### Task goal
Report how many lines of the records below include the word "each". Give nothing but the number.

### Information supplied
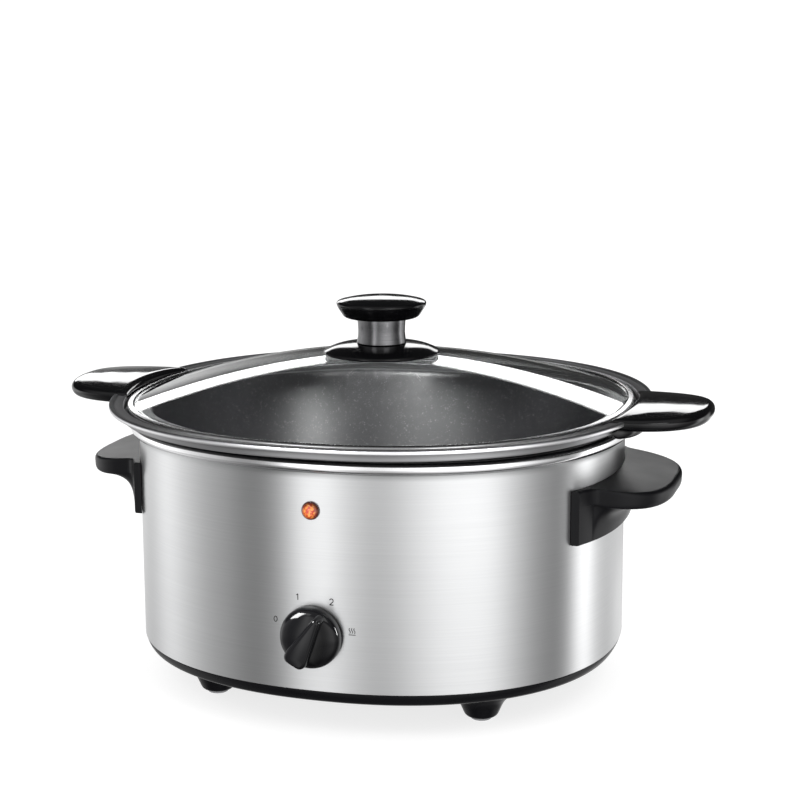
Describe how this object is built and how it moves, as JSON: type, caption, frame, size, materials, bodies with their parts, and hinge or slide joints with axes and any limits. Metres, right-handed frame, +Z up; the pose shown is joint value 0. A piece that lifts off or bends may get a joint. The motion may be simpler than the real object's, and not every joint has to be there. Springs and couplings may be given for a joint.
{
  "type": "slow cooker",
  "caption": "Oval brushed steel slow cooker with a turning control knob, side handles, a lift-out handled searing pot and a domed glass lid with a pillar knob.",
  "frame": {"origin": "centre of the oval in plan, on the plane of the feet's undersides", "axes": "+X along the long axis, from the left pot handle to the right one; -Y out of the front wall that carries the control knob; +Z up"},
  "size_m": [0.394, 0.3104, 0.2289],
  "materials": {
    "wall_steel": "brushed, satin",
    "rim_steel": "polished",
    "neck_steel": "smoky satin",
    "non_stick": "speckled non-stick coating on cast metal",
    "well_aluminium": "satin",
    "band_mica": "mica wrapped heating band",
    "base_plastic": "satin black",
    "side_handle_plastic": "satin black",
    "pot_handle_plastic": "gloss black",
    "knob_plastic": "gloss black",
    "electrical_plastic": "matte off-white",
    "foot_rubber": "matte grey",
    "fixings": "plated",
    "amber_lens": "translucent amber",
    "lid_glass": "clear toughened glass"
  },
  "bodies": {
    "housing": {"outer_shell": "wall_steel", "base_tray": "base_plastic", "tie_rod": "fixings", "tie_nut": "fixings", "foot_pad_front_left": "foot_rubber", "foot_pad_front_right": "foot_rubber", "foot_pad_rear_left": "foot_rubber", "foot_pad_rear_right": "foot_rubber", "side_handle_left": "side_handle_plastic", "side_handle_right": "side_handle_plastic", "handle_screw_left_front": "fixings", "handle_screw_left_rear": "fixings", "handle_screw_right_front": "fixings", "handle_screw_right_rear": "fixings", "heating_well": "well_aluminium", "heating_band": "band_mica", "thermostat": "fixings", "thermal_fuse": "electrical_plastic", "rotary_switch": "electrical_plastic", "terminal_block": "electrical_plastic", "cord_gland": "base_plastic", "gland_nut": "base_plastic", "indicator_lens": "amber_lens", "lamp_holder": "electrical_plastic"},
    "dial": {"control_knob": "knob_plastic", "switch_shaft": "fixings"},
    "searing_pot": {"pot": "non_stick", "pot_handle_left": "pot_handle_plastic", "pot_handle_right": "pot_handle_plastic", "pot_handle_screw_left": "fixings", "pot_handle_screw_right": "fixings"},
    "lid": {"lid_glass": "lid_glass", "lid_rim": "rim_steel", "lid_knob_washer": "rim_steel", "lid_knob_base": "knob_plastic", "lid_knob_neck": "neck_steel", "lid_knob_cap": "knob_plastic", "lid_knob_screw": "fixings"}
  },
  "joints": [
    {"name": "dial_turn", "type": "hinge", "parent": "housing", "child": "dial", "pos_m": [0, -0.1313, 0.0595], "axis": [0, 1, 0], "range_deg": [-100, 50]},
    {"name": "pot_lift", "type": "slide", "parent": "housing", "child": "searing_pot", "axis": [0, 0, 1], "range_m": [0, 0.14]},
    {"name": "lid_lift", "type": "slide", "parent": "searing_pot", "child": "lid", "axis": [0, 0, 1], "range_m": [0, 0.1]}
  ]
}
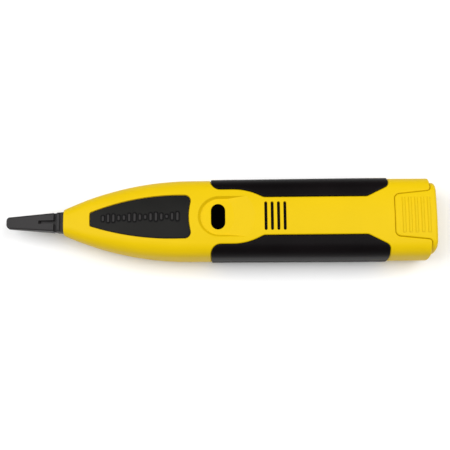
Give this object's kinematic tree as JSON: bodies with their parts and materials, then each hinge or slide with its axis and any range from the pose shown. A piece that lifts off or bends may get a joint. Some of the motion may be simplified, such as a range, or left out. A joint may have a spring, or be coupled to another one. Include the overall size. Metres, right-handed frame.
{
  "type": "tone tracing probe",
  "caption": "Hand-held tone tracing probe: yellow two-part case, soft black grips and inlay, conductive tip, thumb button, slotted speaker, volume wheel and sliding battery door.",
  "frame": {"origin": "under the middle of the tool, on the plane that its flat back rests on", "axes": "+X from the tip to the battery door, +Y towards the volume wheel's side, +Z out of the front face"},
  "size_m": [0.251, 0.0486, 0.0336],
  "materials": {
    "shell_yellow": "satin moulded ABS",
    "grip_rubber": "soft matt overmould",
    "inlay_rubber": "soft matt overmould",
    "tip_plastic": "conductive carbon-filled plastic",
    "button_plastic": "matt",
    "dark_plastic": "matt moulded",
    "board_green": "solder mask",
    "steel": "zinc plated",
    "spring_steel": "bright spring wire",
    "tin": "tinned",
    "can_aluminium": "sleeved can",
    "ceramic": "fired",
    "cone_film": "thin film",
    "magnet": "nickel plated",
    "foam": "closed-cell foam",
    "cloth": "woven dust cloth",
    "battery_jacket": "plain printed jacket",
    "red_wire": "insulated wire",
    "black_wire": "insulated wire",
    "screw_steel": "black zinc"
  },
  "bodies": {
    "case": {"front_shell": "shell_yellow", "back_shell": "shell_yellow", "front_grip_left": "grip_rubber", "front_grip_right": "grip_rubber", "back_grip_left": "grip_rubber", "back_grip_right": "grip_rubber", "nose_inlay": "inlay_rubber", "switch_body": "dark_plastic", "switch_dome": "spring_steel", "volume_pot": "dark_plastic", "tip_socket": "dark_plastic", "tip_contact": "spring_steel", "tip_lead": "black_wire", "circuit_board": "board_green", "board_screws": "steel", "amplifier_chip": "dark_plastic", "capacitors": "can_aluminium", "chip_parts": "ceramic", "speaker_frame": "steel", "speaker_cone": "cone_film", "speaker_magnet": "magnet", "speaker_gasket": "foam", "dust_cloth": "cloth", "speaker_leads": "red_wire", "battery_case": "battery_jacket", "battery_studs": "tin", "battery_snap": "dark_plastic", "snap_contacts": "tin", "red_lead": "red_wire", "black_lead": "black_wire", "case_screws": "screw_steel"},
    "button": {"power_button": "button_plastic", "switch_plunger": "button_plastic"},
    "door": {"battery_door": "shell_yellow", "door_pad": "foam"},
    "volume": {"volume_wheel": "dark_plastic", "wheel_screw": "steel"},
    "tip": {"probe_tip": "tip_plastic"}
  },
  "joints": [
    {"name": "button_press", "type": "slide", "parent": "case", "child": "button", "axis": [0, 0, -1], "range_m": [0, 0.0006], "stiffness_N_per_m": 1500, "deforming": ["switch_dome"]},
    {"name": "battery_door_slide", "type": "slide", "parent": "case", "child": "door", "axis": [1, 0, 0], "range_m": [0, 0.03]},
    {"name": "volume_turn", "type": "hinge", "parent": "case", "child": "volume", "pos_m": [0.008, 0.016, 0.0133], "axis": [0, 0, 1], "range_deg": [-135, 135]},
    {"name": "tip_pull", "type": "slide", "parent": "case", "child": "tip", "axis": [-1, 0, 0], "range_m": [0, 0.02]}
  ]
}
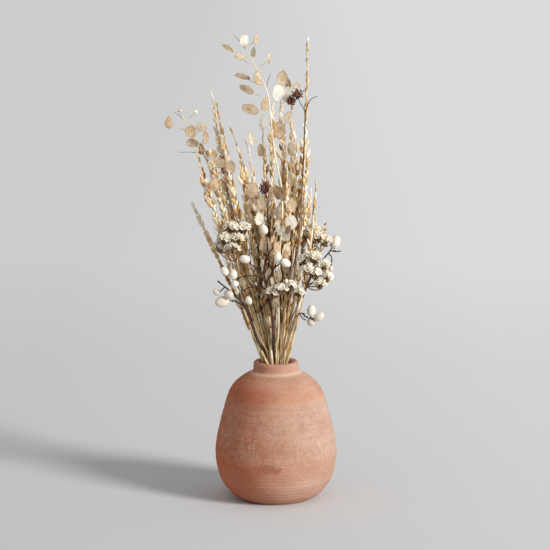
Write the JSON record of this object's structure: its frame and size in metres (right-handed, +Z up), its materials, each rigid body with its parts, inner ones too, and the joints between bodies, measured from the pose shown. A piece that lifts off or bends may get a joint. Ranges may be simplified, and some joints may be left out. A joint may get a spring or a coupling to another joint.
{
  "type": "flower vase",
  "caption": "Round-bellied terracotta vase with a short narrow neck, holding a loose bunch of dried grasses, seed pods, statice and white berries.",
  "frame": {"origin": "centre of the vase's flat foot, on the surface it stands on", "axes": "+Z up along the vase's axis, +X to the viewer's right, -Y towards the viewer"},
  "size_m": [0.2282, 0.1606, 0.6135],
  "materials": {
    "terracotta": "matte",
    "dried_grass": "matte",
    "tallow_berry": "satin",
    "statice": "matte",
    "honesty_pod": "satin",
    "dark_seed": "matte"
  },
  "bodies": {
    "vase": {"vase_body": "terracotta"},
    "bunch": {"grass_stem_01": "dried_grass", "grass_stem_02": "dried_grass", "grass_stem_03": "dried_grass", "grass_stem_04": "dried_grass", "grass_stem_05": "dried_grass", "grass_stem_06": "dried_grass", "grass_stem_07": "dried_grass", "grass_stem_08": "dried_grass", "grass_stem_09": "dried_grass", "grass_stem_10": "dried_grass", "grass_stem_11": "dried_grass", "grass_stem_12": "dried_grass", "grass_stem_13": "dried_grass", "grass_stem_14": "dried_grass", "grass_stem_15": "dried_grass", "grass_stem_16": "dried_grass", "grass_stem_17": "dried_grass", "grass_stem_18": "dried_grass", "grass_stem_19": "dried_grass", "grass_stem_20": "dried_grass", "grass_stem_21": "dried_grass", "grass_stem_22": "dried_grass", "grass_stem_23": "dried_grass", "grass_stem_24": "dried_grass", "grass_stem_25": "dried_grass", "grass_stem_26": "dried_grass", "grass_stem_27": "dried_grass", "grass_stem_28": "dried_grass", "grass_stem_29": "dried_grass", "grass_stem_30": "dried_grass", "grass_stem_31": "dried_grass", "grass_stem_32": "dried_grass", "grass_stem_33": "dried_grass", "grass_stem_34": "dried_grass", "grass_stem_35": "dried_grass", "bead_spike_1": "dried_grass", "bead_spike_2": "dried_grass", "tallow_sprig_front": "tallow_berry", "tallow_sprig_left": "tallow_berry", "tallow_sprig_far_right": "tallow_berry", "statice_left": "statice", "statice_right_high": "statice", "statice_right": "statice", "statice_front": "statice", "honesty_tall": "honesty_pod", "honesty_centre": "honesty_pod", "honesty_left": "honesty_pod", "honesty_inner": "honesty_pod", "seed_head_tall": "dark_seed", "seed_head_low": "dark_seed"},
    "loose_tallow": {"tallow_sprig_right": "tallow_berry"},
    "loose_grass": {"grass_stem_left": "dried_grass"}
  },
  "joints": [
    {"name": "bunch_lift", "type": "slide", "parent": "vase", "child": "bunch", "axis": [0, 0, 1], "range_m": [0, 0.2]},
    {"name": "tallow_sprig_right_pull", "type": "slide", "parent": "vase", "child": "loose_tallow", "axis": [0.2424, -0.0291, 0.9697], "range_m": [0, 0.19]},
    {"name": "grass_stem_left_pull", "type": "slide", "parent": "vase", "child": "loose_grass", "axis": [-0.4249, 0.2601, 0.8671], "range_m": [0, 0.15]}
  ]
}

### Task response
2